What most of the news stories missed was that the Texas incentive offer, while generous and helpful, was not the likely the most important factor impacting Toyota’s decision. Any city and state Toyota moved their facility to would have offered millions of dollars of tax incentives. Some might argue the Texas incentive offer is relatively low when compared to others.
In March of this year, Dale Buss of Forbes noted Nissan received an $182,000,000 incentive to consolidate operations in Tennessee back in 2005 and create 1,300 jobs in the Volunteer State. The fact is economic development incentives will follow economic expansion. Local and state governments working with their private sector partners all play in the tax incentive game.
However, economic development incentives are only temporary and rarely, if ever, offer more in incentives than a company and its employees will pay in taxes. In the case of Toyota, Buss wrote the Plano facility would generate $70,000,000 in property taxes alone. Economic development projects like the Plano Toyota project are impacted much more by state and local government’s overall tax policy.
Taxes are unavoidable. They fund the operation of government to provide the services most people want but they also raise the cost of doing business for companies. Businesses, just like residents, benefit from the public safety forces, infrastructure and education spending that creates a safe and productive location for a company to do business. However, the taxes charged by the local, state and federal government can create a competitive disadvantage for the United States when it comes to locating jobs.
It is no secret that the United States has the highest corporate tax rate in the industrialized world. The federal government charges the 31,000,000 small businesses, which make up nearly 90 percent of all companies, a 39.6 percent tax rate. In a 2008 Cato Journal article titled, “State Income Taxes and Economic Growth,” Barry Poulson and Jules Gordon Kaplan found it is not a secret that higher marginal tax rates impact economic growth. However, the federal tax code is filled with special exceptions for business, industries and even taxpayers. In fact, the federal government spends what equates to nearly 8 percent of the national gross domestic product on “tax expenditures” that reduce individuals and companies tax burden according to a 2012 study by The Hamilton Project’s Dmitri Koustas, Karen Li, Adam Looney and Leslie B. Samuels. These tax expenditures include the home mortgage deduction, research and development and other business oriented tax credits. Federal tax policy is based upon a high marginal rate complimented by massive tax credits geared toward specific industries and activities.

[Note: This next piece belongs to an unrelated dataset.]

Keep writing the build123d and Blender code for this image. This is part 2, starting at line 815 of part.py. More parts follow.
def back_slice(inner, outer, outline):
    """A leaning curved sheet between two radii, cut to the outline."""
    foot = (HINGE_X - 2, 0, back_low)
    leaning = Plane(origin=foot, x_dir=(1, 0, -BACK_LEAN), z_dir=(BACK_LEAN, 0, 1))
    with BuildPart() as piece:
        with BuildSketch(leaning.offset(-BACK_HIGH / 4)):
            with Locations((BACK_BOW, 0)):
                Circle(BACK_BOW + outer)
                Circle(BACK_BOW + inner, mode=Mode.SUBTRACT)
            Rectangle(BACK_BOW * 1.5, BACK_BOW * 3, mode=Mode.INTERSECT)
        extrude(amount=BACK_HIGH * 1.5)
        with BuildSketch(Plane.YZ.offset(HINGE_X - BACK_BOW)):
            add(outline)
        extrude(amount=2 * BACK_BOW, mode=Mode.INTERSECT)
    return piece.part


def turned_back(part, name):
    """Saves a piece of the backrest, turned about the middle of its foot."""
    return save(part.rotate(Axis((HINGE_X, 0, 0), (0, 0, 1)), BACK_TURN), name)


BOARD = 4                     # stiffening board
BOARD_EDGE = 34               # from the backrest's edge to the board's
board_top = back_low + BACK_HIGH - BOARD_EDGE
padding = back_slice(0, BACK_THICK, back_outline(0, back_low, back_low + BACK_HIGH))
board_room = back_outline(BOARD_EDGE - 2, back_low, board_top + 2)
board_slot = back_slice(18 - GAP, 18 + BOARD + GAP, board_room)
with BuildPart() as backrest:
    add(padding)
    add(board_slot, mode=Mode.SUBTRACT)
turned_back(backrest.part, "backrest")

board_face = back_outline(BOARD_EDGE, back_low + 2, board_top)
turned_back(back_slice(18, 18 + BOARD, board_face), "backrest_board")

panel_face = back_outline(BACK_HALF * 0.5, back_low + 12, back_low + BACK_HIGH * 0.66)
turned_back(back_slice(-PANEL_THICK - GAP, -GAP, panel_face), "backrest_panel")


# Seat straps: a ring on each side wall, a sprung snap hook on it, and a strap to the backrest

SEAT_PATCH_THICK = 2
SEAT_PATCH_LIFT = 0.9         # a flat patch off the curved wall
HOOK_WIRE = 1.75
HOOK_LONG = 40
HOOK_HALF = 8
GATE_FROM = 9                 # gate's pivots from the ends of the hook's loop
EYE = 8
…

The federal tax reform Washington keeps promising to have will be geared toward reducing the corporate tax rate but doing away with a number of special tax credits and deductions. While that would make tremendous economic sense, attacking the substantial and popular home mortgage and other tax deductions will be a tough climb.
State and local governments are not sitting idly by and waiting for Washington to solve their problems. State and local governments instead are using tax policy to impact the economic success of a region. States and regions will use what they tax as well as where they tax to impact economic development. Pro-business advocates point to the handful of states that do not charge a state income tax as being attractive to business. Seven states including, Alaska, Florida, Nevada, South Dakota, Texas, Washington and Wyoming, operate without a state income tax. Only a handful of states allow their cities to charge an income tax. Arthur Laffer, the father of the famous Laffer Curve, advocates that states without an income tax experience higher state domestic product growth as compared to states with a state income tax. Income taxes do punish economic success. They are a hundred year old creature of the Progressive Era born to address massive wage gaps between the rich and poor during the Gilded Age. The income tax has failed to equalize economic classes but it has proven a steady and reliable source for the $2,000,000,000,000 in state and local government spending.

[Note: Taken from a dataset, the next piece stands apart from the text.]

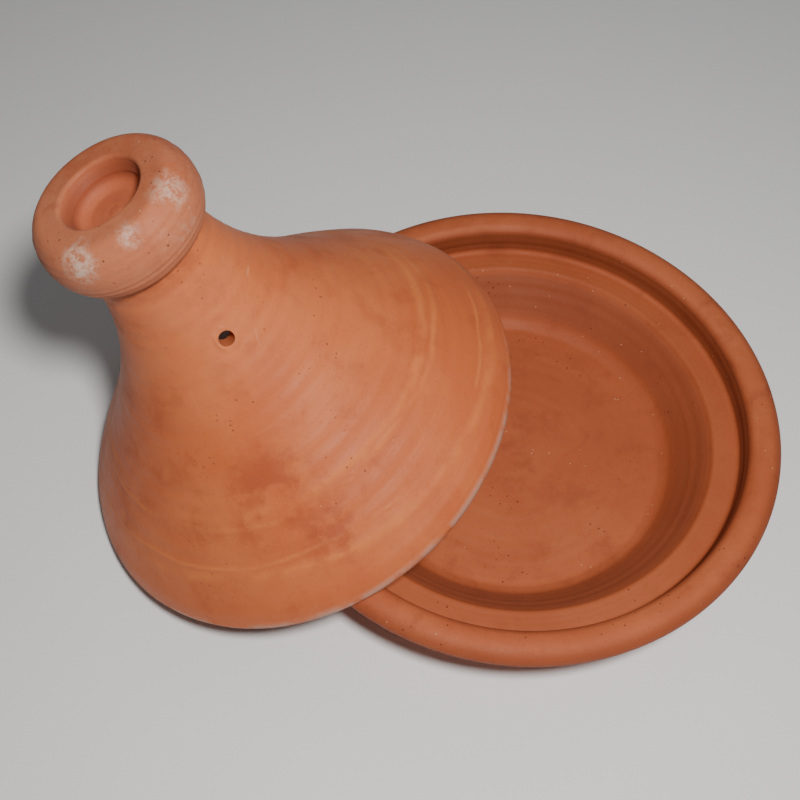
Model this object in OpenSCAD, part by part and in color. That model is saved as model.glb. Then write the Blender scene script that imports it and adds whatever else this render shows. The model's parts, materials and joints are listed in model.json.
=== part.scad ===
// Tagine: a shallow round cooking dish of fired clay and its hollow conical lid with a cupped knob.
// Millimetres, +Z up, origin at the centre of the dish's foot.
// The lid leans towards -X: its low edge is on the table and its mouth lies across the dish's rim.

/* [Dish] */
// Outer diameter over the rolled rim
dish_d = 290; // [288:1:296]
// Height from the table to the top of the rolled rim
dish_h = 58; // [57:0.5:61]
// Width of the rolled rim, seen in section
roll_w = 18; // [16:0.5:18.5]
// Height of the rolled rim, seen in section
roll_h = 13; // [12:0.5:15]
// Diameter of the flat foot
foot_d = 196; // [190:1:210]
// Rounding of the foot's edge
foot_round = 8; // [4:1:10]
// Thickness of the floor
floor_t = 10; // [8:0.5:11]
// Diameter of the flat of the floor
floor_d = 168; // [160:1:174]
// Height of the gallery, the ledge the closed lid sits on
gallery_h = 39; // [37:1:41]
// Inner diameter of the gallery
gallery_in_d = 222; // [220:1:226]
// Outer diameter of the gallery
gallery_out_d = 251; // [250:0.5:252]

/* [Lid] */
// Largest diameter of the lid, just above its bottom edge
lid_d = 250; // [247:0.5:250.5]
// Height of the cone from its bottom edge to the neck's flat top
cone_h = 159.5; // [152:0.5:166]
// Wall thickness at the bottom edge, measured level
edge_w = 14; // [12:0.5:16]
// Diameter of the neck's flat top
neck_d = 58; // [54:1:62]
// Diameter of the opening in the neck
socket_d = 30; // [26:1:34]
// Diameter of the steam vent
vent_d = 7.5; // [6:0.5:9]
// Height of the vent's mouth above the bottom edge
vent_h = 118; // [108:1:126]
// Direction the vent faces, in degrees round the lid's axis from +X
vent_turn = -54; // [-80:1:-30]

/* [Knob] */
// Largest diameter of the knob
knob_d = 78; // [75:1:81]
// Height of the knob above the neck
knob_h = 32.5; // [31:0.5:34]
// Diameter of the cup in the knob's top
cup_d = 38; // [36:1:40]
// Depth of the cup
cup_depth = 13; // [11:0.5:15]
// Length of the spigot that closes the neck
spigot_l = 10; // [8:0.5:12]
// Slip-filled gap round the spigot
slip_gap = 0.2; // [0.1:0.05:0.4]

/* [Lean] */
// Angle the lid leans over, in degrees
lean = 21.8; // [20:0.1:23]
// Height of the lid's edge above the top of the rim where they cross; they touch at 1.1
rest_rise = 1.4; // [1.2:0.1:1.8]

/* [Hidden] */
$fn = 180;

clay_dish = [0.66, 0.38, 0.25];
clay_lid = [0.76, 0.48, 0.34];
clay_knob = [0.68, 0.44, 0.33];

// Degrees of arc and steps of curve between the points of an outline
arc_step = 12;
curve_n = 16;

dish_r = dish_d / 2;
foot_r = foot_d / 2;
floor_r = floor_d / 2;
gallery_in_r = gallery_in_d / 2;
gallery_out_r = gallery_out_d / 2;
lid_r = lid_d / 2;
neck_r = neck_d / 2;
socket_r = socket_d / 2;
knob_r = knob_d / 2;
cup_r = cup_d / 2;

// Rolled rim: centre and half sizes of its oval section, and where the oval starts and ends
roll_half = [roll_w / 2, roll_h / 2];
roll_mid = [dish_r - roll_half[0], dish_h - roll_half[1]];
roll_under = -115;
roll_inside = 172;

// Dish wall: angle of the inner wall from upright, and the roundings round the gallery
wall_lean = 40;
corner_r = 10;
ledge_round = 2;
lip_fillet = 2.5;
foot_turn = 60;
foot_pull = [14, 9];
roll_pull = [-9, -12];
lip_pull = [-0.5, -3];

// Lid wall: rounding of the bottom edge, and the shoulder where the skirt turns into the cone
edge_round = 5;
edge_in_round = 2;
edge_turn = 120;
shoulder = [111, 25];
edge_pull = [-3, 6];
shoulder_pull = [-22, 26];
skirt_share = 0.17;
neck_pull = [3, -58];
neck_in_pull = [9, -44];
edge_in_pull = [-28, 36];
socket_step = 3;
vent_cut = 44;
vent_sides = 48;
vent_reach = 4;

// Knob: height of its widest part, and the roundings of its cup
belly_h = 17;
crease = 1;
cup_lip = 2.5;
cup_lip_from = 100;
cup_fillet = 6;
cup_taper = 2;

// Points along an elliptical arc about a centre, from angle a0 to a1
function arc(centre, radii, a0, a1) =
    let (n = ceil(abs(a1 - a0) / arc_step))
    [for (i = [0:n])
        let (a = a0 + (a1 - a0) * i / n)
        [centre[0] + radii[0] * cos(a), centre[1] + radii[1] * sin(a)]];

// Points along a cubic curve from p0 to p3, drawn towards p1 and p2 on the way, ends left out
function curve(p0, p1, p2, p3) =
    [for (i = [1:curve_n - 1])
        let (t = i / curve_n, s = 1 - t)
        s * s * s * p0 + 3 * s * s * t * p1 + 3 * s * t * t * p2 + t * t * t * p3];

function last(points) = points[len(points) - 1];

// Section of the dish, from the centre of the foot round the outside and back over the floor
function dish_outline() =
    let (
        foot_arc = arc([foot_r - foot_round, foot_round], [foot_round, foot_round],
            -90, foot_turn - 90),
        roll_arc = arc(roll_mid, roll_half, roll_under, roll_inside),
        lip_foot = [gallery_out_r, gallery_h + lip_fillet],
        ledge_mid = [gallery_in_r + ledge_round, gallery_h - ledge_round]
    )
    concat(
        [[0, 0]],
        foot_arc,
        curve(last(foot_arc), last(foot_arc) + foot_pull, roll_arc[0] + roll_pull, roll_arc[0]),
        roll_arc,
        curve(last(roll_arc), last(roll_arc) + lip_pull, lip_foot - lip_pull, lip_foot),
        arc([gallery_out_r - lip_fillet, gallery_h + lip_fillet], [lip_fillet, lip_fillet], 0, -90),
        arc(ledge_mid, [ledge_round, ledge_round], 90, 180 - wall_lean),
        arc([floor_r, floor_t + corner_r], [corner_r, corner_r], -wall_lean, -90),
        [[0, floor_t]]
    );

// Outside of the lid's wall above its rounded bottom edge, from the skirt up to the neck
function cone_outside(foot) =
    let (neck = [neck_r, cone_h])
    concat(
        curve(foot, foot + edge_pull, shoulder - skirt_share * shoulder_pull, shoulder),
        [shoulder],
        curve(shoulder, shoulder + shoulder_pull, neck + neck_pull, neck),
        [neck]
    );

// Section of the lid's wall, from the inside of the bottom edge out, up, and down the inside
function cone_outline() =
    let (
        edge = arc([lid_r - edge_round, edge_round], [edge_round, edge_round], -90, edge_turn - 90),
        inside_foot = [lid_r - edge_w, edge_in_round],
        inside_head = [socket_r, cone_h - spigot_l - socket_step]
    )
    concat(
        arc(inside_foot + [edge_in_round, 0], [edge_in_round, edge_in_round], 180, 270),
        edge,
        cone_outside(last(edge)),
        [[socket_r, cone_h], inside_head],
        curve(inside_head, inside_head + neck_in_pull, inside_foot + edge_in_pull, inside_foot)
    );

// Section of the knob, from the foot of its spigot round the outside and down into the cup
function knob_outline() =
    let (
        top = cone_h + knob_h,
        belly = cone_h + belly_h,
        base_r = neck_r - crease,
        crest_r = (knob_r + cup_r) / 2,
        cup_floor_r = cup_r - cup_taper - cup_fillet
    )
    concat(
        [[0, cone_h - spigot_l], [socket_r - slip_gap, cone_h - spigot_l]],
        [[socket_r - slip_gap, cone_h]],
        arc([base_r, belly], [knob_r - base_r, belly_h], -90, 0),
        arc([crest_r, belly], [knob_r - crest_r, knob_h - belly_h], arc_step, 90),
        arc([cup_r + cup_lip, top - cup_lip], [cup_lip, cup_lip], cup_lip_from, 180),
        arc([cup_floor_r, top - cup_depth + cup_fillet], [cup_fillet, cup_fillet], 0, -90),
        [[0, top - cup_depth]]
    );

// Distance from the lid's axis to its outer wall at a height above the bottom edge
function wall_r(h) = lookup(h, [for (p = cone_outside([lid_r, edge_round])) [p[1], p[0]]]);

// The leaning pose. The bottom edge's rounding touches the table at its lowest point, and the
// inside of the bottom edge rests across the top of the rolled rim at two places.
lean_z = (lid_r - edge_round) * sin(lean) - edge_round * cos(lean) + edge_round;
rest_r = lid_r - edge_w + edge_in_round;
rest_x = (dish_h + rest_rise - lean_z) / tan(lean);
rest_y2 = rest_r * rest_r - pow(rest_x / cos(lean), 2);
lean_x = -sqrt(roll_mid[0] * roll_mid[0] - rest_y2) - rest_x;

module leaning() {
    translate([lean_x, 0, lean_z])
        rotate([0, -lean, 0])
            children();
}

module dish() {
    color(clay_dish)
        rotate_extrude()
            polygon(dish_outline());
}

module vent() {
    slope = atan2(wall_r(vent_h - vent_reach) - wall_r(vent_h + vent_reach), 2 * vent_reach);
    rotate([0, 0, vent_turn])
        translate([wall_r(vent_h), 0, vent_h])
            rotate([0, 90 - slope, 0])
                cylinder(h = vent_cut, r = vent_d / 2, center = true, $fn = vent_sides);
}

module lid_cone() {
    color(clay_lid)
        leaning()
            difference() {
                rotate_extrude()
                    polygon(cone_outline());
                vent();
            }
}

module lid_knob() {
    color(clay_knob)
        leaning()
            rotate_extrude()
                polygon(knob_outline());
}

dish();
lid_cone();
lid_knob();
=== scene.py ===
"""Tagine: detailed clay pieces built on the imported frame, with floor, light and camera."""
import json
import math

import bpy
import numpy as np
from mathutils import Matrix, Vector


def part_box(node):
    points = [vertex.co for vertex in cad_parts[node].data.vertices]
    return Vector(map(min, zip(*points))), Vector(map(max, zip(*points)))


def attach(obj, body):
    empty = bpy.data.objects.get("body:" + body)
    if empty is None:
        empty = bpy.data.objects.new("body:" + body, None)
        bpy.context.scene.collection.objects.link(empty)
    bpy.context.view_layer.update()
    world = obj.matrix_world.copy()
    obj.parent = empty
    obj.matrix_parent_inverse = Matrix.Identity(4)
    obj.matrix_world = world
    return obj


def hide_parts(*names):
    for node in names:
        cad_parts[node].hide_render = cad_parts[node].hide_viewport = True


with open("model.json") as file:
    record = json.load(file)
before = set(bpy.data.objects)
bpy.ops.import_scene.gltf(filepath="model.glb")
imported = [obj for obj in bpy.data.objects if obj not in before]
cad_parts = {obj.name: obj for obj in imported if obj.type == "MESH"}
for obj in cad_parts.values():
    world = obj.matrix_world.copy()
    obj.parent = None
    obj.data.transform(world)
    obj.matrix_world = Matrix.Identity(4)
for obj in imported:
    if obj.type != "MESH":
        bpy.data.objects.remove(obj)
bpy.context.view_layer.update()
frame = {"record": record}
record = frame["record"]

MM = 0.001

# Points round a turned piece, and mm between the points of its outline
AROUND = 400
STEP = 1.1
KNOB_AROUND = 320
KNOB_STEP = 0.6

# ---------------------------------------------------------------- where things are
mounts = {m["name"]: m for m in record["mounts"]}
lid_axis = Vector(mounts["knob_grip"]["axis"]).normalized()
grip = Vector(mounts["knob_grip"]["pos_m"])
dish_low, dish_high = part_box("dish")
dish_r = (dish_high[0] - dish_low[0]) / 2 / MM
dish_h = (dish_high[2] - dish_low[2]) / MM

# Dish sizes in mm, above its foot
FOOT_R = 98.0
FOOT_ROUND = 8.0
ROLL = (9.0, 6.5)
LIP_FOOT = (125.5, 41.5)
LIP_FILLET = 2.5
LIP_PULL = (-0.5, -3)
LEDGE_MID = (113, 37)
LEDGE_ROUND = 2
FLOOR_R = 84
FLOOR_Z = 10
CORNER_R = 10

# Lid sizes in mm, in its own frame: the bottom edge lies in z = 0
CONE_H = 159.5
BELLY_H = 17.0
KNOB_H = 32.5
LID_R = 125.0
EDGE_W = 14.0
EDGE_ROUND = 5.0
EDGE_IN_ROUND = 2.0
SHOULDER = (111.0, 25.0)
SHOULDER_PULL = (-22.0, 26.0)
SKIRT_SHARE = 0.17
SOCKET_STEP = 3.0
NECK_R = 29.0
SOCKET_R = 15.0
SPIGOT = 10.0
KNOB_R = 39.0
CUP_R = 19.0
CUP_DEPTH = 13.0
CUP_LIP = 2.5
CUP_FILLET = 6.0
CUP_TAPER = 2.0
SLIP_GAP = 0.2
CREASE = 1.0
SEAM = 0.02
VENT_H = 118.0
VENT_TURN = math.radians(-54)
VENT_R = 3.75
VENT_CUT = 44.0
VENT_SIDES = 48
VENT_REACH = 4.0

side = Vector((0, 1, 0)).cross(lid_axis).normalized()
lid_frame = Matrix((
    (side.x, 0, lid_axis.x, 0),
    (side.y, 1, lid_axis.y, 0),
    (side.z, 0, lid_axis.z, 0),
    (0, 0, 0, 1)))
lid_frame.translation = grip - lid_axis * (CONE_H + BELLY_H) * MM
dish_frame = Matrix.Translation((
    (dish_low[0] + dish_high[0]) / 2, (dish_low[1] + dish_high[1]) / 2, dish_low[2]))


# ---------------------------------------------------------------- outlines
def arc(centre, radii, a0, a1):
    n = max(2, int(abs(a1 - a0) / 4))
    a = np.radians(np.linspace(a0, a1, n + 1))
    return np.c_[centre[0] + radii[0] * np.cos(a), centre[1] + radii[1] * np.sin(a)]


def curve(p0, p1, p2, p3, n=48):
    p0, p1, p2, p3 = (np.array(p, float) for p in (p0, p1, p2, p3))
    t = np.linspace(0, 1, n + 1)[1:-1, None]
    s = 1 - t
    return s ** 3 * p0 + 3 * s * s * t * p1 + 3 * s * t * t * p2 + t ** 3 * p3


def even(points, step=STEP):
    """The same outline with evenly spaced points."""
    keep = np.r_[True, np.hypot(*np.diff(points, axis=0).T) > 1e-6]
    points = points[keep]
    run = np.r_[0, np.cumsum(np.hypot(*np.diff(points, axis=0).T))]
    n = int(run[-1] / step)
    at = np.linspace(0, run[-1], n + 1)
    return np.c_[np.interp(at, run, points[:, 0]), np.interp(at, run, points[:, 1])]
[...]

A more powerful yet abused tax policy used to recruit companies is not taxing activity on certain pieces of land. The Enterprise Zone program was crafted to promote investment in struggling urban centers by removing or reducing taxes on businesses that located in these neighborhoods. The federal Empowerment Zone Program produces positive economic development results by offering a concentration of federal tax abatement and credits to a small number of communities in very specific neighborhoods. In a 2008 Cowles Foundation report titled, “Do Local Economic Development Programs Work? Evidence from the Federal Empowerment Zone Program,” Matias Busso and Patrick Kline found this concentrated federal program provided positive results by spurring economic activity in struggling neighborhoods.
All 50 states operate Enterprise Zone programs usually implemented by local governments who decide when and where taxes will be abated. Not all is perfect with Enterprise Zone programs. Some challenge state enterprise zone programs that provide location-based tax abatement because they reward economic behavior that will otherwise happen. Others challenge state Enterprise Zone programs as really a product of good lobbying and not based upon the concern of struggling neighborhoods. Probably the most legitimate challenge to Enterprise Zone programs is that many states and local governments let all local governments have access to this program; thus, it is not limited to merely struggling urban and rural communities. In fact, it has become a tool to spur suburban growth and sprawl.
The Plano Toyota project offers an interesting lesson for public administrators striving for economic debate while acting as good stewards of public tax dollars. Toyota, like most companies, was no doubt attracted to a state without an income tax. Texas is a magnet for economic growth because they more often tax consumption than wealth creation. The Plano Toyota project also illustrates how the notion of the Enterprise Zone project strayed. Plano is not poor. This upscale Dallas suburb like suburban counterparts throughout the U.S. uses the state’s Enterprise Zone program to attract companies. Public administrators need to be vigilant to promote a tax policy that rewards the creation of high-wage jobs in targeted regions of their state. The federal government should fulfill their promise for tax reform that just does not lower the corporate tax rate but rewards the creation of high-wage jobs as well. Tax policy has a major impact on America’s economic future and the nation should start acting like it to retain and attract high-wage jobs in regions that need the public subsidy.